Mülkiyet miti de bedenle birlikte çöker bu aşamada. Martin Heidegger’in şu mübalağalı sözüyle yüzleşmek durumunda kalırız: “Ölüm, Dasein’ın kendisine en ait olan, en öz olasılıktır”. İngilizce “ownmost” [kendisine en ait olan, en öz] sözcüğüyle karşılanan Almanca kaynak dildeki “eigenste” sözcüğü bu noktada dikkate değerdir. Eigenste sözcüğü, sahiplik anlamındaki “eigen” kökünden gelir, bu da şu demektir: en çok sahip olduğumuz şey (başka bir imkânsız ifade!) ölme olasılığıdır. Biraz farklı bir biçimde ifade edecek olursak, gerçekten sahip olduğumuz şey, ölümdür. Tabii ki bu ifade oldukça esrarlı bir ironi barındırır. Bu nasıl bir mülkiyettir ki, mülkiyet kavramının kendisinde saklı olan umut kalıntısını ortadan kaldırır? Bu umut kalıntısı şunu imler niteliktedir: Ölümden muaf olabilirim, ebediyete sahip olabilirim, ya da şöyle ifade edilebilir; ölümün bu küçük düşürücülüğü ile karşılaşmak zorunda değilim, beni kavrayınca bırakmayacak olan bu ürkütücü gerçeklikten korunmak için özenle tasarlanmış çitlerim, evim, arabam, sahip olduklarım var.
“Her şeyi en güzeliyle yaptım bu hayatta, ama yine de ölmeliyim”. Bu cümle, Heidegger’in Varlık ve Zaman’da kendisinin de değindiği, Lev Tolstoy’un ürkütücü novellası İvan İlyiç’in Ölümü isimli kitabındaki ana karakterin mottosu olabilir. İvan İlyiç, cennetin burjuvazi versiyonunda yaşamını güvenli sularda sürdüren bir karakterdir: mutlu bir evliliği, kazançlı bir işi ve iyi bir kariyeri, güzel bir evi vardır – her şey mükemmeldir.

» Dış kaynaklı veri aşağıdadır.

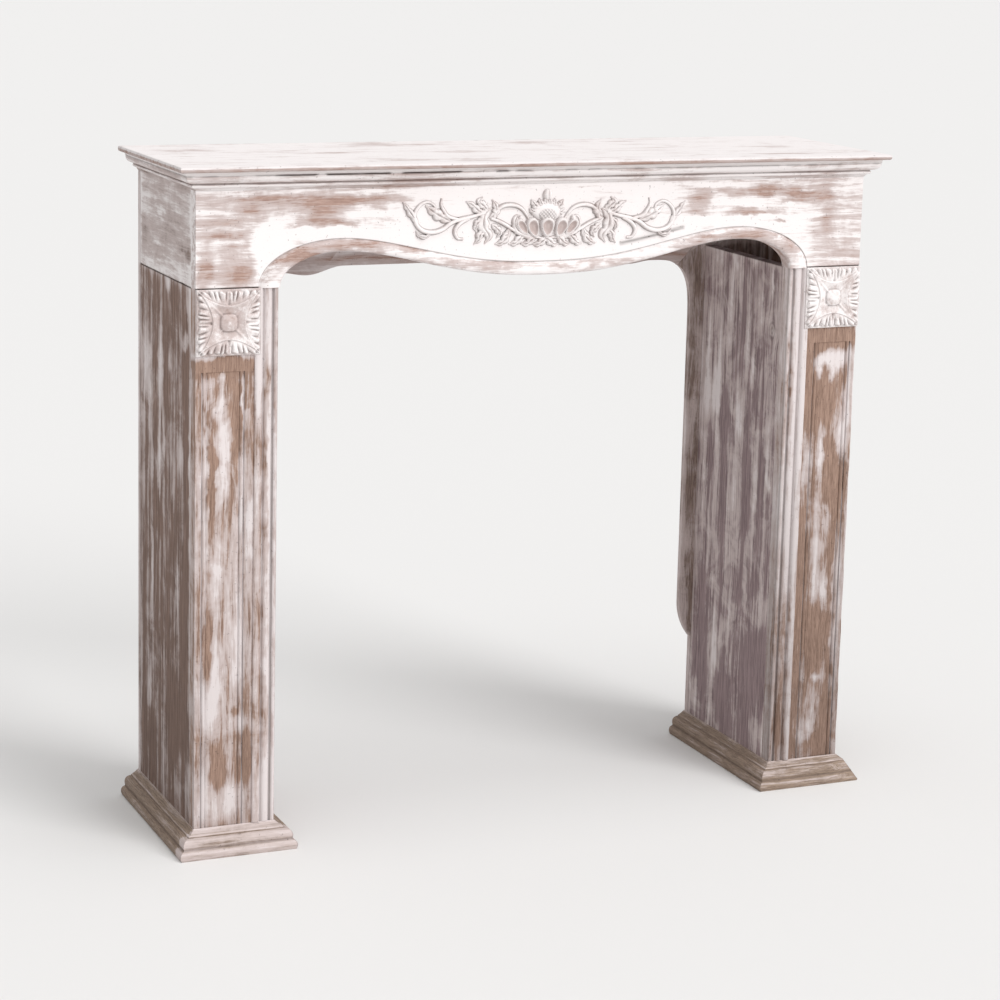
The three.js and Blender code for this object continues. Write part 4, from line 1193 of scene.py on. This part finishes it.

Sonra, çok da mükemmel olmayan bir şey gelir ve yaşamına yerleşir; başlarda hafif bir ağrı olarak başlayan, ancak sonra artarak hayatının tümüne hâkim olan; düşüncelerini karmaşıklaştıran, ailesini uzaklaştıran, tüm dünyayı bir işaret sıfatına indirgeyen bir ağrı. Karakter, bu süreçte “kendine en çok ait” varlık olanağını keşfeder. Kendini tanımaya başlar ve edindiği bilgi karşısında, sahip olduğu şeyler hızla değerini yitirir.
Eğer mülkiyet menfur bir yanılsama, sonunda bizi ölüm sancısına sürükleyen bedende sıkışıp kalmanın dehşetini dindirmek için kendimize söylediğimiz bir yalansa, bu “kendine en çok ait” olasılıkla yüzleşmek mümkün müdür? Eğer bu kurtuluş yanılsamasını mülkiyet üzerinden tanımlıyorsak ne yapmaya çalışıyoruz? Bu keşfin kendisi zaten bir ölüm formu değil mi? Ve son soru; mülkiyetsiz yaşayabilir miyiz?